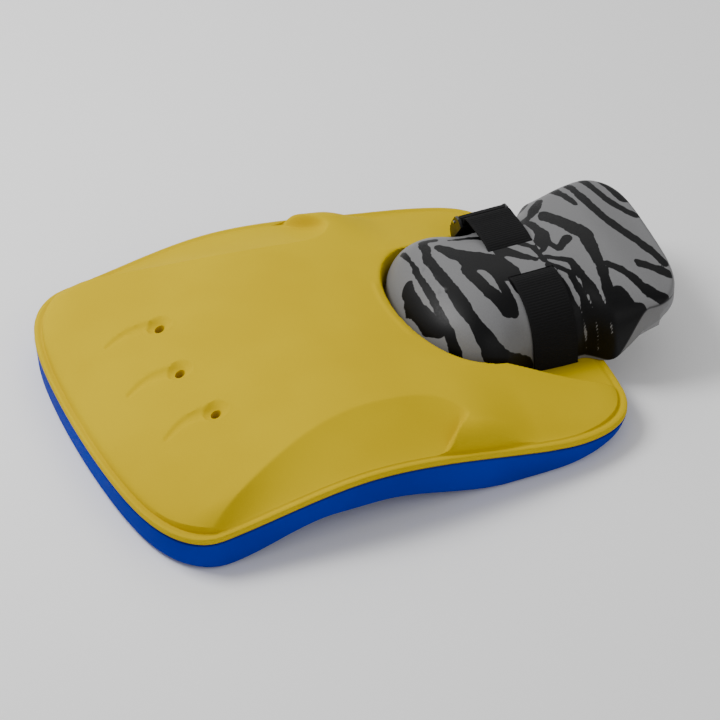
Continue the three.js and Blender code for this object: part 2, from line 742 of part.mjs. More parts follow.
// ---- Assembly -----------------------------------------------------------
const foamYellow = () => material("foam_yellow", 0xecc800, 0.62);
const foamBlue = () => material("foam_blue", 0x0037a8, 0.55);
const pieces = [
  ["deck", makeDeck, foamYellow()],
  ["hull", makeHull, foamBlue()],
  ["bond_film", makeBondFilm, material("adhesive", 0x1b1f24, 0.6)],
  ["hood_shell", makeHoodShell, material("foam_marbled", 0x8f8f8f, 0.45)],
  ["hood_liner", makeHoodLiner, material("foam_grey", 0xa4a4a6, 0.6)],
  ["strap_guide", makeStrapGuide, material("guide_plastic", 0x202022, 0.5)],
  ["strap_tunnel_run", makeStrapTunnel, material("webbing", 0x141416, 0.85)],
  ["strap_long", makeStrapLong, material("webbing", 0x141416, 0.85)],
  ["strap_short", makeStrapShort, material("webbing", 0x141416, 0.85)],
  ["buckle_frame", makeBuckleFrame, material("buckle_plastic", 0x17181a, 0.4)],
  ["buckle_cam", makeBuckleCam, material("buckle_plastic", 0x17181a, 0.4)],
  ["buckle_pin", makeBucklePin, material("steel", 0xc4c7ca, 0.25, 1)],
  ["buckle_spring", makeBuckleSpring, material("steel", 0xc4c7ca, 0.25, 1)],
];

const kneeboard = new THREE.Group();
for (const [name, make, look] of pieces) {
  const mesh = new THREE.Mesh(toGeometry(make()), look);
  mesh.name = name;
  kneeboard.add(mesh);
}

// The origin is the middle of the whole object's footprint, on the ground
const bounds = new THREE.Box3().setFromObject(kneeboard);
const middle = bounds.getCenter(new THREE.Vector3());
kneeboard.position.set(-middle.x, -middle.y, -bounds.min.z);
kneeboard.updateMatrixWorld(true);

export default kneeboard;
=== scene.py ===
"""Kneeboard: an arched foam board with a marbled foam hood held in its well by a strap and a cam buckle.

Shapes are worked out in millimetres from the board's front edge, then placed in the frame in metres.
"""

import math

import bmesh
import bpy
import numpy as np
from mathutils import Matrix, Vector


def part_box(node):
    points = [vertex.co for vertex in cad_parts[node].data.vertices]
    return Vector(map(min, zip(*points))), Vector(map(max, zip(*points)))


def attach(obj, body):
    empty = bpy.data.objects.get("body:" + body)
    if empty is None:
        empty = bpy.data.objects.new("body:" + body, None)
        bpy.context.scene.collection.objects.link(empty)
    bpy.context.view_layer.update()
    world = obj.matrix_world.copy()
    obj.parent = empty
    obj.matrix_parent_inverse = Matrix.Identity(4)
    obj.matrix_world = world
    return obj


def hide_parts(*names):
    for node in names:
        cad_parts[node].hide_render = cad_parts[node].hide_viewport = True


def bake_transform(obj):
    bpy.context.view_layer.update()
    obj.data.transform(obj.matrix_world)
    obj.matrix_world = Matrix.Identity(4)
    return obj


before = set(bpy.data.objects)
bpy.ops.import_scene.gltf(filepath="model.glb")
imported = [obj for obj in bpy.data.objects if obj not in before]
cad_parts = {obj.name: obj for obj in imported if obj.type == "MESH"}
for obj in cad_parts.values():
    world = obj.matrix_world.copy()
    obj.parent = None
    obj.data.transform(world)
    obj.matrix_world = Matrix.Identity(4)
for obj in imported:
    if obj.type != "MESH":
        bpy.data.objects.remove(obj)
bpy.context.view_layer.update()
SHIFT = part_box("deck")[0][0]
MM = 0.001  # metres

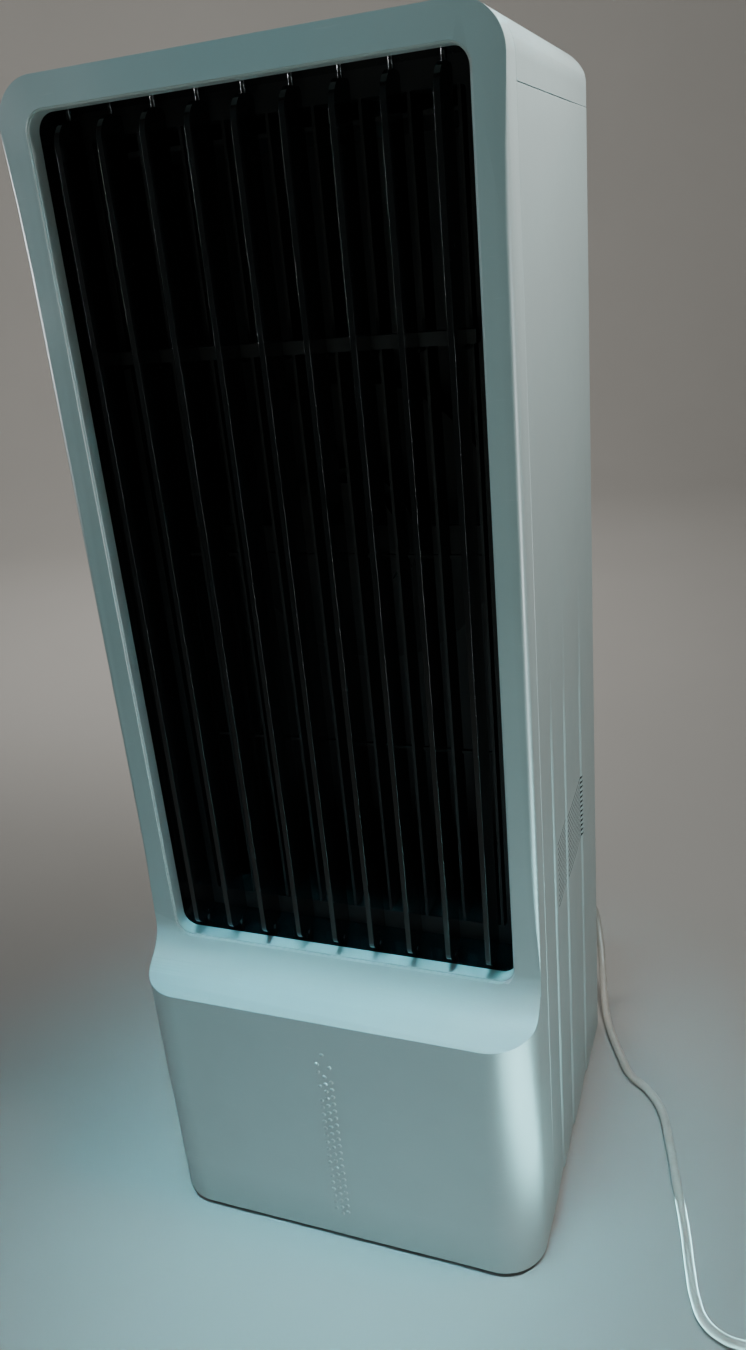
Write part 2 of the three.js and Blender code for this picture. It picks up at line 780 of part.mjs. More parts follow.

━━━━━━━━━━━━━━━━━━━━━━━━━━━━━━

• [Goal of the exercise]: Transcribe the lines beginning at the one that contains "kneeboard.position.set(-middle.x, -middle.y, -bounds.min.z);" and ending at the one that contains "points = [vertex.co", with nothing added or left out.

• [Solution for this problem]:
kneeboard.position.set(-middle.x, -middle.y, -bounds.min.z);
kneeboard.updateMatrixWorld(true);

export default kneeboard;
=== scene.py ===
"""Kneeboard: an arched foam board with a marbled foam hood held in its well by a strap and a cam buckle.

Shapes are worked out in millimetres from the board's front edge, then placed in the frame in metres.
"""

import math

import bmesh
import bpy
import numpy as np
from mathutils import Matrix, Vector


def part_box(node):
    points = [vertex.co for vertex in cad_parts[node].data.vertices]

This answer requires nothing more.